Not eating a burger frequently implies an idealogical motivation?



> Not eating a burger frequently implies an idealogical motivation?

No, but seeking out one of these plant-burgers over real meat probably does.

It might be an ideology like "I care a lot about climate change," but I think it's unusual for people to make food choices ideologically like that; especially independently, outside of something like a religious group.

I think that puts a limit on the adoption of these substitutes. The vegetarians, vegans, and some other ideologicals will quickly jump on board. After that it will get a lot harder to sell these things.


>> Not eating a burger frequently implies an idealogical motivation?

>No, but seeking out one of these plant-burgers over real meat probably does.

I'm not the person you're replying to but I don't see how that follows - wouldn't you try something new on a menu and then keep ordering it if you liked it? To refuse to try something because it doesn't contain meat seems, to use your words, ideologically motivated.

Also let's get real here - we're talking about burger patties, the majority of which will be served by fast food joints like Burger King and McDonalds. Thin, made out of flavourless meat and cooked until they're choking hazard dry.


Idealogical motivation is such a deceptive phrase. We all have motivations. Motivations form a framework that we make decisions from. We like tastes, textures, new experiences (or not), etc, depending on who we are as a person.

Calling eating a plant meat "idealogical" like it's a bad thing is just pure deceptive rhetoric.


Right now beef is cheaper and better tasting. But vegan meat is tech. It's improving and getting cheaper. 3-5 years down the road it might be the more affordable option. Imagine burger chains offering you the same two burgers. You can't taste the difference but one is 50c cheaper and healthier.

How many people would choose the beef?

That's where the chasm will be crossed.
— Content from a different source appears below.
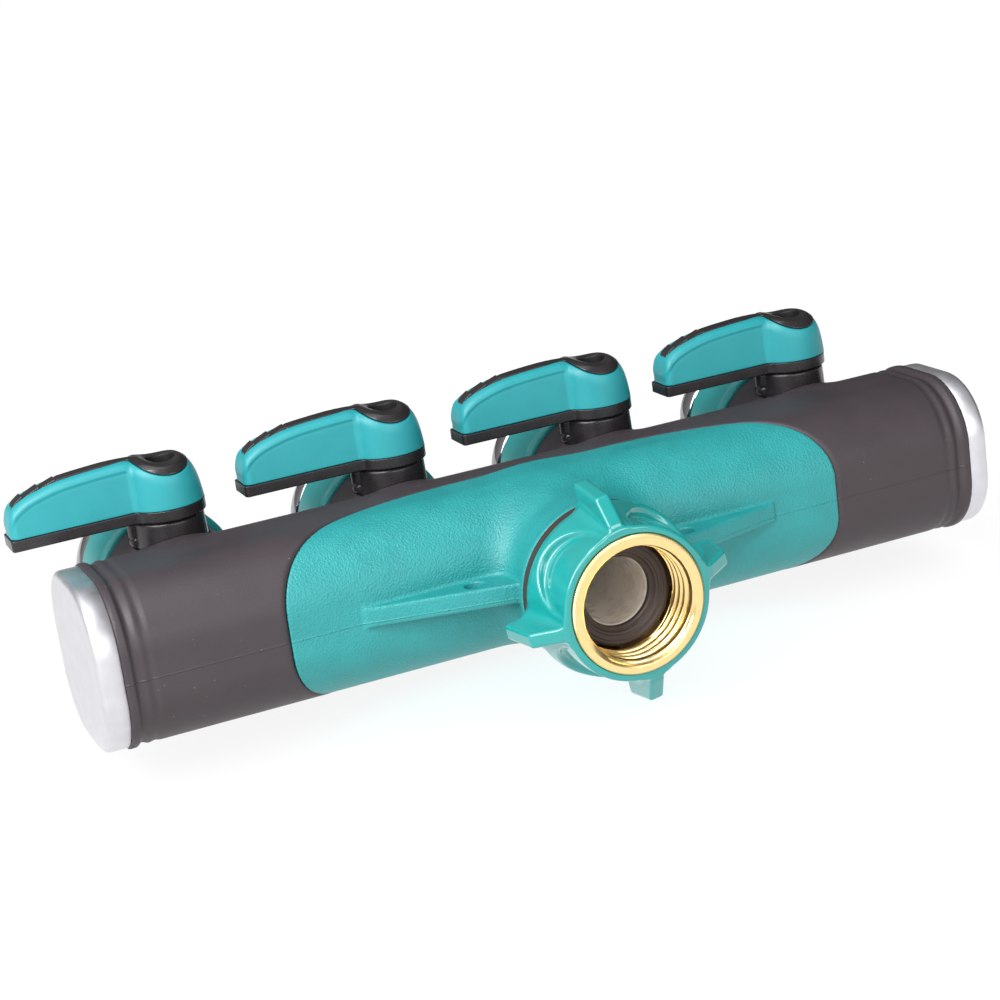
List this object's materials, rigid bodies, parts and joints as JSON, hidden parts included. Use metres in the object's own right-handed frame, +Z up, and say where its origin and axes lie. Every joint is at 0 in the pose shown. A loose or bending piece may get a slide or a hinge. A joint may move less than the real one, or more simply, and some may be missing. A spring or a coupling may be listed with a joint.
{
  "type": "hose splitter",
  "caption": "Garden hose manifold with a swivel inlet nut, a row of quarter-turn lever valves on top and threaded outlets at the back.",
  "frame": {"origin": "centre of the inlet nut's mouth, on the inlet axis", "axes": "+X along the body, -Y out of the inlet, +Y out of the outlets, +Z up through the levers"},
  "size_m": [0.2254, 0.111, 0.0635],
  "materials": {
    "soft_grey_skin": "soft matte, fine grain",
    "teal_cover": "pebbled matte",
    "teal_nut": "glossy moulded",
    "teal_collar": "satin moulded",
    "teal_lever": "satin soft grip",
    "black_plastic": "satin moulded",
    "grey_core": "natural moulded",
    "silver_cap": "satin",
    "plated_outlet": "polished",
    "plated_ball": "polished",
    "brass": "polished",
    "stem_brass": "turned",
    "steel": "blackened",
    "seal_rubber": "matte",
    "white_seat": "smooth"
  },
  "bodies": {
    "body": {"body_skin": "soft_grey_skin", "end_cap_left": "silver_cap", "end_cap_right": "silver_cap", "end_plug_left": "grey_core", "end_plug_right": "grey_core", "front_cover": "teal_cover", "inlet_spud": "grey_core", "manifold_core": "grey_core", "neck_ring": "seal_rubber", "outlet_collar_1": "teal_collar", "outlet_collar_2": "teal_collar", "outlet_collar_3": "teal_collar", "outlet_collar_4": "teal_collar", "outlet_fitting_1": "plated_outlet", "outlet_fitting_2": "plated_outlet", "outlet_fitting_3": "plated_outlet", "outlet_fitting_4": "plated_outlet", "outlet_rings": "seal_rubber", "plug_seals": "seal_rubber", "spud_ring": "seal_rubber", "stem_housing_1": "black_plastic", "stem_housing_2": "black_plastic", "stem_housing_3": "black_plastic", "stem_housing_4": "black_plastic", "valve_seats_1": "white_seat", "valve_seats_2": "white_seat", "valve_seats_3": "white_seat", "valve_seats_4": "white_seat"},
    "inlet_nut": {"nut_grip": "teal_nut", "nut_insert": "brass", "inlet_washer": "seal_rubber"},
    "lever_1": {"lever_grip_1": "teal_lever", "lever_core_1": "black_plastic", "lever_screw_1": "steel", "valve_stem_1": "stem_brass", "stem_ring_1": "seal_rubber", "valve_ball_1": "plated_ball"},
    "lever_2": {"lever_grip_2": "teal_lever", "lever_core_2": "black_plastic", "lever_screw_2": "steel", "valve_stem_2": "stem_brass", "stem_ring_2": "seal_rubber", "valve_ball_2": "plated_ball"},
    "lever_3": {"lever_grip_3": "teal_lever", "lever_core_3": "black_plastic", "lever_screw_3": "steel", "valve_stem_3": "stem_brass", "stem_ring_3": "seal_rubber", "valve_ball_3": "plated_ball"},
    "lever_4": {"lever_grip_4": "teal_lever", "lever_core_4": "black_plastic", "lever_screw_4": "steel", "valve_stem_4": "stem_brass", "stem_ring_4": "seal_rubber", "valve_ball_4": "plated_ball"}
  },
  "joints": [
    {"name": "nut_swivel", "type": "hinge", "parent": "body", "child": "inlet_nut", "pos_m": [0, 0.008, 0], "axis": [0, 1, 0], "continuous": true},
    {"name": "valve_1_turn", "type": "hinge", "parent": "body", "child": "lever_1", "pos_m": [-0.07995, 0.0718, 0.025], "axis": [0, 0, 1], "range_deg": [-90, 0]},
    {"name": "valve_2_turn", "type": "hinge", "parent": "body", "child": "lever_2", "pos_m": [-0.02665, 0.0718, 0.025], "axis": [0, 0, 1], "range_deg": [-90, 0]},
    {"name": "valve_3_turn", "type": "hinge", "parent": "body", "child": "lever_3", "pos_m": [0.02665, 0.0718, 0.025], "axis": [0, 0, 1], "range_deg": [-90, 0]},
    {"name": "valve_4_turn", "type": "hinge", "parent": "body", "child": "lever_4", "pos_m": [0.07995, 0.0718, 0.025], "axis": [0, 0, 1], "range_deg": [-90, 0]}
  ]
}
Farming can't scale further but vegan beef is tech. There's a lot of efficiency that can be added to the process to reduce costs and improve taste/texture.


> But vegan meat is tech. 3-5 years down the road it might be the more affordable option.

Just like margarine.

> Imagine burger chains offering you the same two burgers. You can't taste the difference but one is 50c cheaper and healthier.

Key word: imagine, as in fantasy.

Honestly, I don't really see that happening, except at the very low end (e.g. swapping out a crap-quality McDonald's beef patty with some plant thing to save a nickle, but I'm not sure if even that would make any sense. IIRC, most of McDonald's beef comes from used-up diary cows (e.g. waste from other processes).


True, no one can predict the future.

So far the price did go down and quality did improve but obviously it might hit a wall. I do feel that these are the type of processes that can be made more efficient at scale but that's a feeling from an external observer. Not an expert in the field.

OTOH the quality of meat is deteriorating due to industrial farming. Antibiotics, bad feed, etc. The quality vs. price problem goes both ways.


> No, but seeking out one of these plant-burgers over real meat probably does.

Where I am, they're roughly the same price as real meat, easier to keep frozen, and I don't appreciably notice the difference (they're definitely not meat, but they're much better than the previous generation of meat alternatives).

Separately, a lot of my friends are vegetarian or vegan, which makes them convenient when I'm having company. But I'm perfectly content with them myself, as someone who loves animal products otherwise.